South Africa is the leading emerging economy on the African continent, with the most modern and extensive infrastructure in Africa, and with the best equipped and most efficient network of ports in Africa. South Africa’s main ports are located in Cape Town, Durban, Port Elizabeth, East London and Richards Bay. The port of Durban is the busiest port in Africa and the largest container port in the southern hemisphere, handling over 2.698 million TEUs (twenty foot equivalents) during 2012. Containers handled at Durban represented 62% of the total number of containers handled at South African ports.

South Africa was a founding member of the General Agreement on Tariffs and Trade (GATT, 1947) and is an active member of the World Trade Organisation (WTO). Since 1994, tariffs have been reduced and non-tariff barriers to trade phased out, making South Africa more globally competitive. South Africa’s global economic strategy focuses on improving the country’s export performance by dismantling barriers to trade and gaining increased market access.

South Africa participates in a number of preferential trade relationships, both on a multilateral and bilateral level. South Africa has preferential access to European markets under the European Union (EU) – SA Free Trade Agreement, and also has preferential market access to the trading bloc MERCOSUR (Brazil, Argentina, Paraguay and Uruguay).

South Africa was admitted to the BRIC group of countries of Brazil, Russia, India and China in 2011. Trade within the group reached $282 billion last year.

China has remained South Africa’s largest trading partner for three consecutive years since 20009, and South Africa is now China’s largest trading partner in Africa. The bilateral trade volume exceeded $49bn, an increase of 34.9% from 2011.

China occupies a pre-eminent position in South Africa’s foreign relations. In 2010 SA entered into a Comprehensive Strategic Partnership with China, in which a number of co-operative agreements were signed covering trade, investment, mining, energy, infrastructure and technology.

In July 2012 South Africa assumed the position of co-chair of the Forum on China-Africa Co-operation (FOCAC) an effective mechanism and important platform for African countries to engage with China.

The China-Africa Development Fund which aims to support Chinese companies entering the African market emanated from the 2006 FOCAC Summit, funded by the Chinese government through the China Development Bank.

South African Airways (SAA) started a direct flight from Johannesburg to Beijing in 2012 offering a more convenient connection between the two countries.

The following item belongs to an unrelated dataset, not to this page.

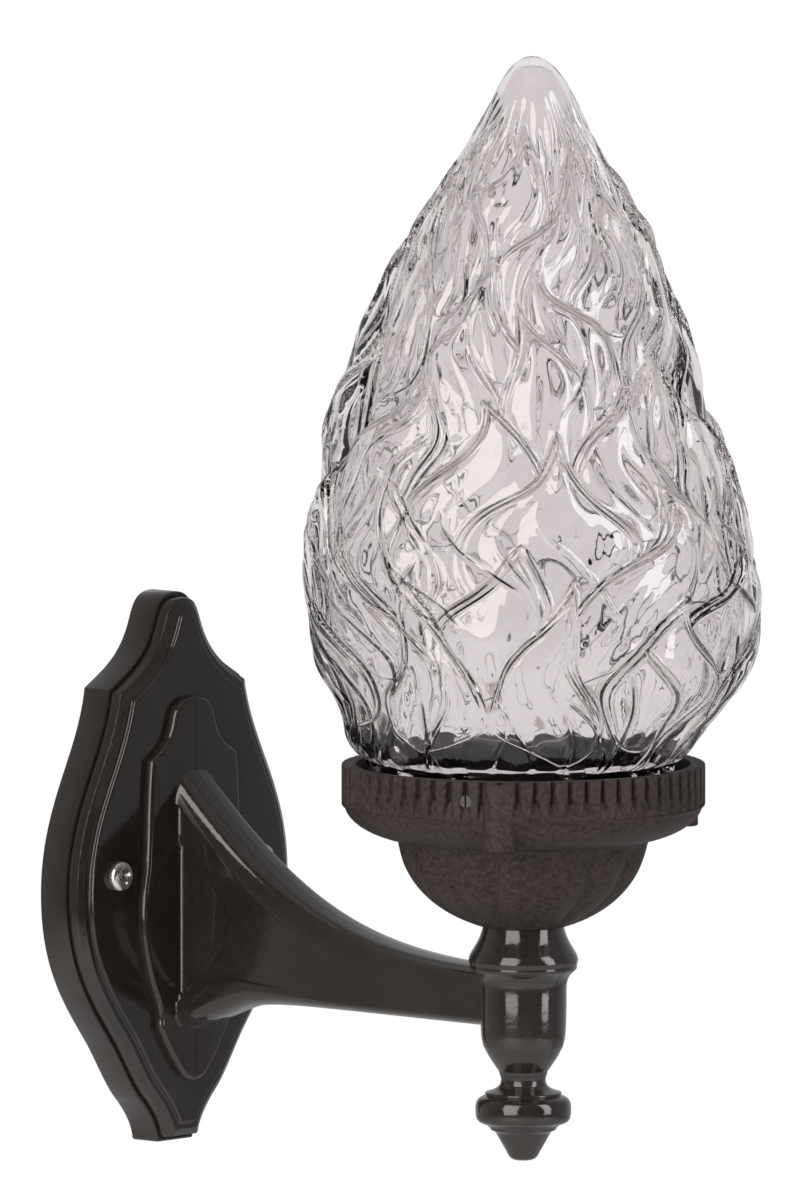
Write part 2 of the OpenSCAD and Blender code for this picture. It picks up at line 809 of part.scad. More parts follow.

Southern African Customs Union (SACU)

  • South Africa is a member of the SACU which allows for duty and quota-free access to the markets of member states.
  • The SACU comprises of Botswana, Lesotho, Swaziland, Namibia and South Africa.
  • While SACU entered into a free trade deal with the four-nation European Free Trade Association on 1 July 2006, its negotiations with the United States for a free trade agreement have stalled.


The Southern African Development Community (SADC)

  • SADC members include Angola, Botswana, Democratic Republic of Congo (DRC), Lesotho, Malawi, Mauritius, Mozambique, Namibia, Seychelles, South Africa, Swaziland, Tanzania, Zambia and Zimbabwe. Membership of Madagascar is currently suspended after the coup d’état led by the former mayor of Antananarivo.
  • The SADC Trade Protocol was developed as part of a strategy to stimulate industrial development, boost trade and investment and to liberalise intra-regional trade in goods and services among member states.
  • The SADC Free Trade Agreement will be fully implemented in 2012 which will make more than 90% of the trade in this region duty-free.


East African Community (EAC)

  • Negotiations on a wider Free Trade Area (FTA) between the SADC, COMESA and the East African Community are on track to meet the deadline of 2014.
  • The most advanced regional economic community is the East African Community, which includes Kenya, Tanzania, Uganda, Burundi and Rwanda. The East African Community has established its own customs union, a common market and good progress has been made toward implementing the free movement of labour, capital, goods and services.
  • This is a market of 150m people with a combined GDP approaching $100bn and a GDP growth rate in excess of 6% in the past decade.


The African Growth and Opportunity Act (AGOA)

  • The African Growth and Opportunity Act (AGOA) offers eligible, lesser-developed sub-Saharan African countries (excluding South Africa) duty-free and quota-free access to the United States market for apparel made in Africa from African, or imported textiles under the 3rd country exemption.
  • The current African Growth and opportunity Act expires in 2014. It is likely to be replaced with a new duty-free, quota-free (DFQF) Bill. The 3rd country exemption clause which expires in September 2014 is currently being considered for extension.
  • AGOA also extends the US General System of Preferences (GSP) duty-free benefits to a wide range of over 7,000 products, including mineral fuel (coal), machinery, vehicles, agricultural products, fruit and vegetables, iron, steel and certain automotive components.
  • Total US imports from South Africa reached US$9.5bn in 2011, those entering duty –free under AGOA were $4.6bn, an increase from $1.5bn 2010.